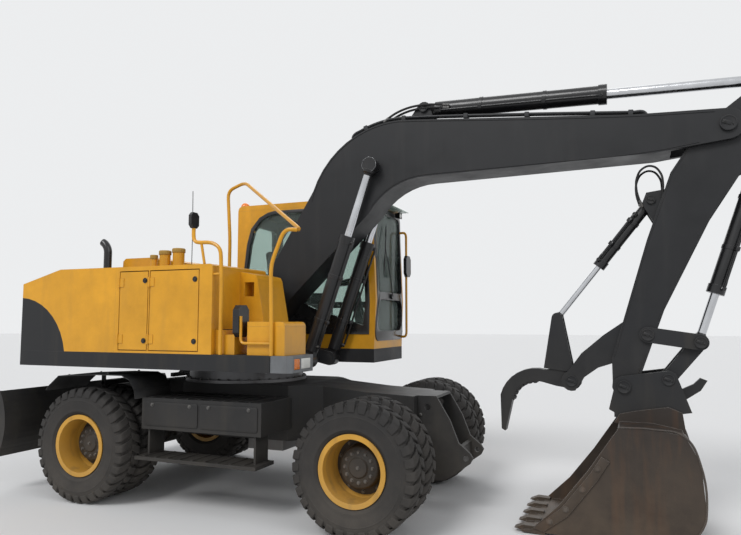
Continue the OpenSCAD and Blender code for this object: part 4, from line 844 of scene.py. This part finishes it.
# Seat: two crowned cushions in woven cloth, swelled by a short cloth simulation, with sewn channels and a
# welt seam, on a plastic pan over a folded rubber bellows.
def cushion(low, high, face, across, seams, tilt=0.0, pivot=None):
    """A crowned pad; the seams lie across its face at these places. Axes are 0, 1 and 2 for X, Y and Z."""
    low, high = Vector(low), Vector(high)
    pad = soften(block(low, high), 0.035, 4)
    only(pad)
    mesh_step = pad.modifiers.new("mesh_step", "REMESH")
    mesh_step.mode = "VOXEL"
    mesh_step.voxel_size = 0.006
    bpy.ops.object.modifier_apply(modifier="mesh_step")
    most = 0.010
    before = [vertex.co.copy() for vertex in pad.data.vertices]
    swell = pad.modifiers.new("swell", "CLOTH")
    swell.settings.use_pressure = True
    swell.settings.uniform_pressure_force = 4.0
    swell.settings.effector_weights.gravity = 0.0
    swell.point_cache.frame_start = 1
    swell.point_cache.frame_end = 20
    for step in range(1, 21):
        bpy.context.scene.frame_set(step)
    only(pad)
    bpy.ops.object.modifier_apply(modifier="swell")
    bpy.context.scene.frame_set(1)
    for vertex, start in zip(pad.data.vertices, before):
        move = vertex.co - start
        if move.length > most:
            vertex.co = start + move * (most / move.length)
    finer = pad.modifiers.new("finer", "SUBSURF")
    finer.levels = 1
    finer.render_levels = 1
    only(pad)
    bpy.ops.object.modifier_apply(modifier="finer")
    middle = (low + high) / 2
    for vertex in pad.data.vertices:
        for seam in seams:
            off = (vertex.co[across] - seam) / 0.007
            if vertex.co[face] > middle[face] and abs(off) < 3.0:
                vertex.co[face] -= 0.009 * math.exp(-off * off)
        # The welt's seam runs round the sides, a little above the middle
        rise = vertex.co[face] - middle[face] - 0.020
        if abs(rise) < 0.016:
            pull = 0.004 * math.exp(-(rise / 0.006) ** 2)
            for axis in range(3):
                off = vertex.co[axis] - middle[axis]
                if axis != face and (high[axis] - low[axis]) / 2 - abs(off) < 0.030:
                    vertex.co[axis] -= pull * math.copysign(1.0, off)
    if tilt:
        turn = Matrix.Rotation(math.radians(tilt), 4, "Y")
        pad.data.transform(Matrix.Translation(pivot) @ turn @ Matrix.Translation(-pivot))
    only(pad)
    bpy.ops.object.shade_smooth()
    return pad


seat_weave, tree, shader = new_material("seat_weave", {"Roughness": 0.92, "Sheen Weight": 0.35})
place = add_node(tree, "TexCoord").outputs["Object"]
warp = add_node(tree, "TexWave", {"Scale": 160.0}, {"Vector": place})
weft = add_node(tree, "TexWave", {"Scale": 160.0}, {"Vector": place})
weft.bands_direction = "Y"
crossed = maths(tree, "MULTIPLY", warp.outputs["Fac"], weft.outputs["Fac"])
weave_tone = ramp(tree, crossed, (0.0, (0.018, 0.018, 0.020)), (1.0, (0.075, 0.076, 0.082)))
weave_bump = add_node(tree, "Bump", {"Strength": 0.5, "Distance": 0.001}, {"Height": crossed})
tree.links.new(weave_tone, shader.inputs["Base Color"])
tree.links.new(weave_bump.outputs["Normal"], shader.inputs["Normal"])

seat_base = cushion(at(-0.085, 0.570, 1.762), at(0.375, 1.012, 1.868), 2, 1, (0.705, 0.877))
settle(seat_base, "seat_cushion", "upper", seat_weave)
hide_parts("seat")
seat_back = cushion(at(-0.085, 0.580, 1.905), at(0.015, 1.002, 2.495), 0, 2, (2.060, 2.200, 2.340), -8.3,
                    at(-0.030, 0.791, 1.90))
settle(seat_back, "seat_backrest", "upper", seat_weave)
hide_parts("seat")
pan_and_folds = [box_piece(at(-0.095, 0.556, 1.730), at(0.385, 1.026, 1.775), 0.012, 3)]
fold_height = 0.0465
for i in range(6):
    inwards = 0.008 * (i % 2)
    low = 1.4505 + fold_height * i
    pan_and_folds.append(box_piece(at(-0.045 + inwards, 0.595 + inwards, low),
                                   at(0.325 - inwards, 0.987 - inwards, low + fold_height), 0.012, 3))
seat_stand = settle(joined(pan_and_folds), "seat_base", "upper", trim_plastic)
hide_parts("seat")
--
■ Stated task ■
Going through the lines above one by one, tally those with the word "scene" and give only the total.

■ Expected output ■
3